See Olcott, 327 F.3d at 1125.
Defendant also argues that, under North Carolina law, the party seeking to enforce an acceleration clause must submit evidence that the liquidated amount set in the contract is a reasonable estimate of the amount of damages that it would suffer from a breach of contract. The case that Defendant cites for this proposition, C.A. Knutton v. Cofield, did not, however, address which party has the burden of proving the enforceability, or unenforceability, of a stipulated damages clause. That issue was addressed in the subsequent case of Seven Seventeen HB Charlotte Corp. v. Shrine Bowl of the Carolinas, Inc., in which the court held that the party seeking to invalidate such a clause has the burden of proving that the clause is unenforceable. Here, Defendant has submitted no evidence that the acceleration clause imposed damages that were not a reasonable estimate of the damages Plaintiff would suffer in the event of a breach. Further, Defendant's argument that an award of damages under the acceleration clause would constitute a "double recovery" lacks merit. Damages corresponding to the unpaid invoices are damages which Plaintiff already has incurred, while damages under the acceleration clause are damages which will be incurred by Plaintiff going forward. There is no double recovery.
See Doc. No. 14-3 § 18.
160 S.E. 2d 29 (N.C. 1968).
641 S.E.2d 711 (N.C. App. 2007).
See id. at 131-132.
The Service Agreement and First Amendment provide that amounts which are unpaid thereunder are subject to a late charge on the unpaid amount at the rate of 1.5% per month. The Court agrees with Defendant that this provision applies only to damages for the April, May, and June 2010 unpaid invoices, and not to damages under the acceleration clause, since, as articulated by Plaintiff, the damages pertaining to the three unpaid invoices are "damages already incurred," while the "damages flowing from the [acceleration clause] are for tw telecom's damages going forward." The applicable interest is calculated as follows: Invoice due date Principal Number of months 1.5% interest per month compounded monthly though January 26, 2010
Doc. No. 14-3 at 3 § 6(d); Doc. No. 14-4 at 2 § 3.e.
Doc. No. 29 at 10.
Defendant has not objected to Plaintiff's proposed calculation of compound, as opposed to simple, interest.

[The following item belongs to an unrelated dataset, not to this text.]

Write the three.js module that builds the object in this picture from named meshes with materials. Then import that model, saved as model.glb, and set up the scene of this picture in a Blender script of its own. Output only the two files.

Based on the foregoing, and on the reasons set forth in the Court's Order of December 15, 2010, the Court will render judgment by default in favor of Plaintiff and against Defendant. After reviewing the evidence, the Court finds in favor of Plaintiff and against Defendant, and awards damages to Plaintiff under the Service Agreement and First Amendment in the amount of $331,533.93 for the unpaid April, May, and June 2010 invoices, plus 1.5% interest per month thereupon up to and including January 26, 2011, plus $2,850,000 under the acceleration clause set forth in section 14 of the Service Agreement, for a total amount of $3,222,207.72. Accordingly, it is
ORDERED that Plaintiff TW Telecom Holdings, Inc.'s Motion For Default Pursuant To FRCP 55(b)(2) (Doc. No. 14) is granted. It is
FURTHER ORDERED that Plaintiff is awarded damages under the parties' January 9, 2009 Service Agreement and March 31, 2009 First Amendment to the Service Agreement in the amount of $331,533.93 for the unpaid April, May, and June 2010 invoices. It is
FURTHER ORDERED that Plaintiff also is awarded $2,850,000 under the acceleration clause set forth in section 14 of the January 9, 2009 Service Agreement. It is
FURTHER ORDERED that Plaintiff also is awarded prejudgment interest in the amount of $40,673.79 under the parties' January 9, 2009 Service Agreement and March 31, 2009 First Amendment to the Service Agreement. It is
FURTHER ORDERED that total amount of damages plus prejudgment interest awarded to Plaintiff therefore is $3,222,207.72. It is
FURTHER ORDERED that Plaintiff also is awarded post-judgment interest at the applicable statutory rate in effect on the date that Judgment is entered. It is
FURTHER ORDERED that a separate Judgment shall issue pursuant to Fed.R.Civ.P. 58. It is
FURTHER ORDERED that Plaintiff shall be awarded its costs upon the filing of a bill of costs within ten days after entry of Judgment.
DATED at Denver, Colorado, this 26th day of January, 2011.